Commonwealth Land Title's Hauser says that the claims-paying capability is the most important factor in receiving a good rating. "It also helps with large multistate transactions, because the client knows by the rating what kind of company we are." Commonwealth has received an A rating from Standard & Poor's and an A + from Duff & Phelps.
However, some in the industry don't feel the way many rating agencies judge companies is an accurate barometer to their overall strength. "A large portion of a company's rating is often based on its claims-paying capability, its cash on-hand, rather than a company's status as an ongoing busines,." says Alpert.
For example, one company is spending capital on new technology and growth to allow it to better serve its customers, and thus has less claim's-paying cash available; On the other hand a second company is making none of these investments in its future, but instead is hoarding its capital reserves.
"So which is the stronger company?," asks Alpert. "I'm not sure some of the rating agencies know the right answer."

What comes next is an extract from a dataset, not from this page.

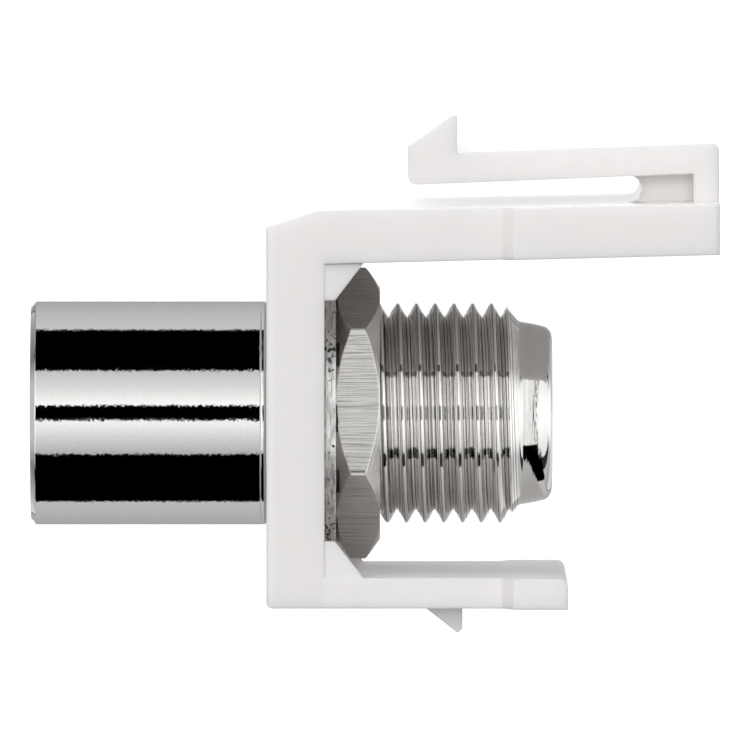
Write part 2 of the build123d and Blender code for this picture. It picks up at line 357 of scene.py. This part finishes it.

Kennedy was not a proponent of rating title insurers because, he says, "there are not really any weak title insurance companies. You can count the number of title insurance failures on one hand."
"However, Gregory adds that Fannie Mae is no longer accepting policies from companies that have not been rated by at least one of a select group of rating agencies.
Hammond says ratings will have an impact on the new services and businesses that title insurers move into. "I think rating agencies will pay closer attention to the diversification plans of the underwriters and how well or poorly these plans work," he says. "Success of these moves is critical. If it is done right, the company can dramatically improve their financial stability but, if it is done wrong, it can lead to big problems."
While the philosophy of business diversification in the title insurance industry varies, most companies seem to prefer staying close to what they know, and that's real estate. And as long as the economy continues to cooperate as it is currently, that seems to indicate good times for the industry, at least in the short term.